In this context, the first and most prominent scenario is that no party will pass the threshold of 50% of the votes and subsequently no coalition will be formed, thus leading the country to a second round of elections in July. Then the first party, most likely New Democracy will benefit again from the 50 seats “bonus” and have a stronger leverage to form a single-party government.
Nevertheless, SYRIZA and PASOK-KINAL, the main opposition and socialist parties respectively, prefer the formation of a coalition government after the first round. Alexis Tsipras, president of SYRIZA and former Prime Minister, calls for the formation of a broad “coalition of progressive parties” after the upcoming elections, calling PASOK-KINAL and DiEM25 of Yanis Varoufakis to join forces. However, this scenario seems unlikely to happen as current polls indicate that those parties will not reach the required number of seats, and PASOK-KINAL advocates for a Prime Minister of “common approval” – a request not accepted by Alexis Tsipras, Furthermore, PASOK-KINAL does not consider Varoufakis a representative of the progressive front.
The final scenario involves a collaboration between New Democracy and the populist right-wing party “Greek Solution”. However, this collaboration falls short of a majority and could politically damage New Democracy. The party’s affiliation with the European Conservatives and Reformists (ECR), led by Italian Prime Minister Giorgia Meloni, draws criticism from liberal members of the European People’s Party (EPP).
Henceforth, the likelihood of a coalition is contingent upon the electoral performance of parties like PASOK-KINAL and the potential for significant shifts in party alliances. However, achieving a workable coalition may prove challenging, with the possibility of a second round of elections in July.
Conclusion: Business as Usual or Convergence for Change
Exit polls suggest a slight lead for New Democracy next Sunday. However, this can be radically adverted if more people, especially the youth, show up to the polls. For this reason, the leader of Syriza, Alexis Tsipras, has been constantly calling for the young voters to trust the election process, and his party, and come to the polls on Sunday.

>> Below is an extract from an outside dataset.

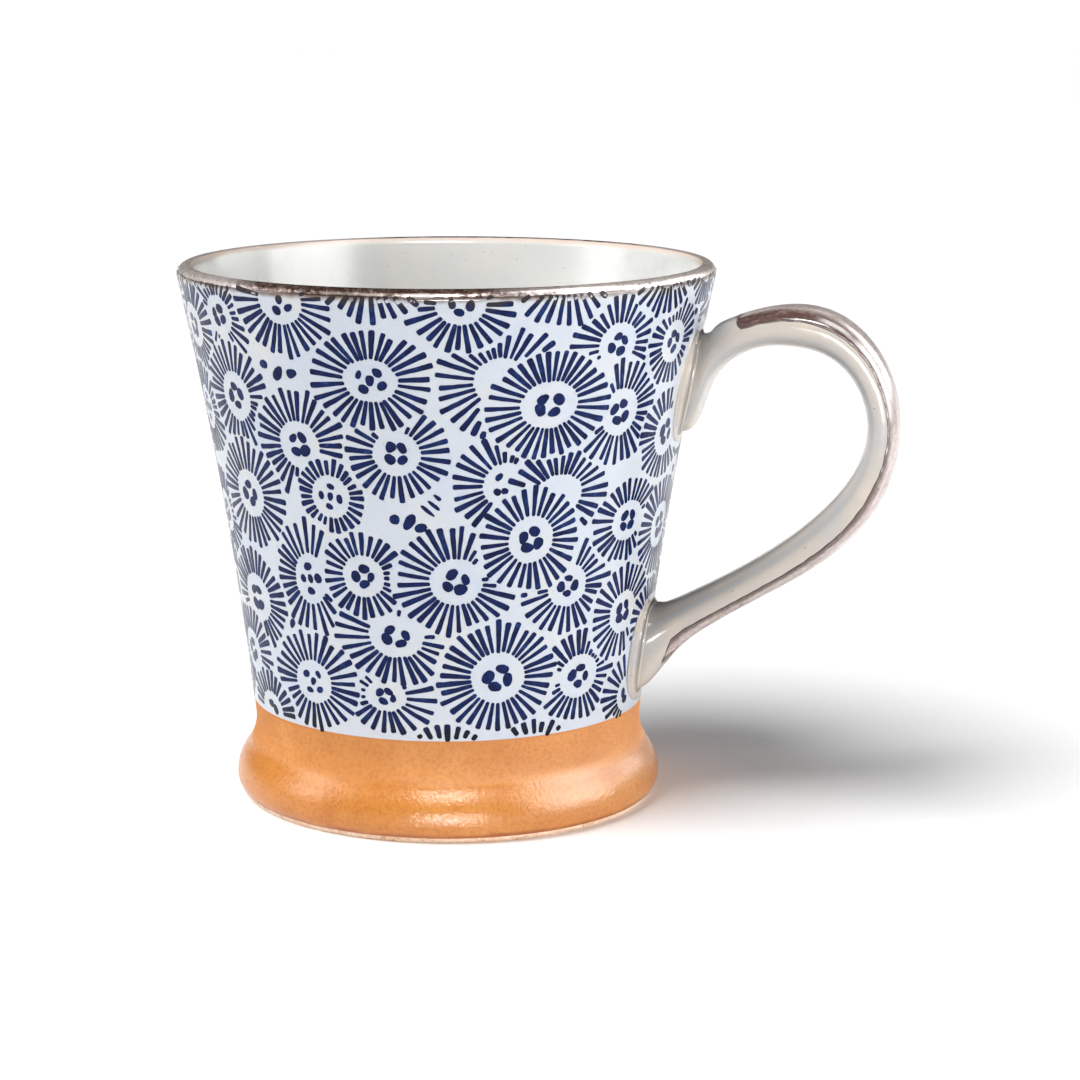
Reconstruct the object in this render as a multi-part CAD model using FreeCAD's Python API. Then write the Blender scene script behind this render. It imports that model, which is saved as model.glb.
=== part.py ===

Nevertheless, whatever the result of the next elections it seems highly unlikely that any party would make considerable concessions in order to form a strong coalition government that could lead the country for the next four years, consequently leading the country to a second round of elections later this summer.
Above all, however, the next Greek government, whether leaning right or left, faces the Herculean task of implementing stringent economic policies to manage the soaring national debt, now at 171% of the GDP – the highest in the EU. It remains to be seen whether the upcoming government can garner broad-based support to facilitate growth and stability, or if power politics and party polarization will continue to define the national political landscape.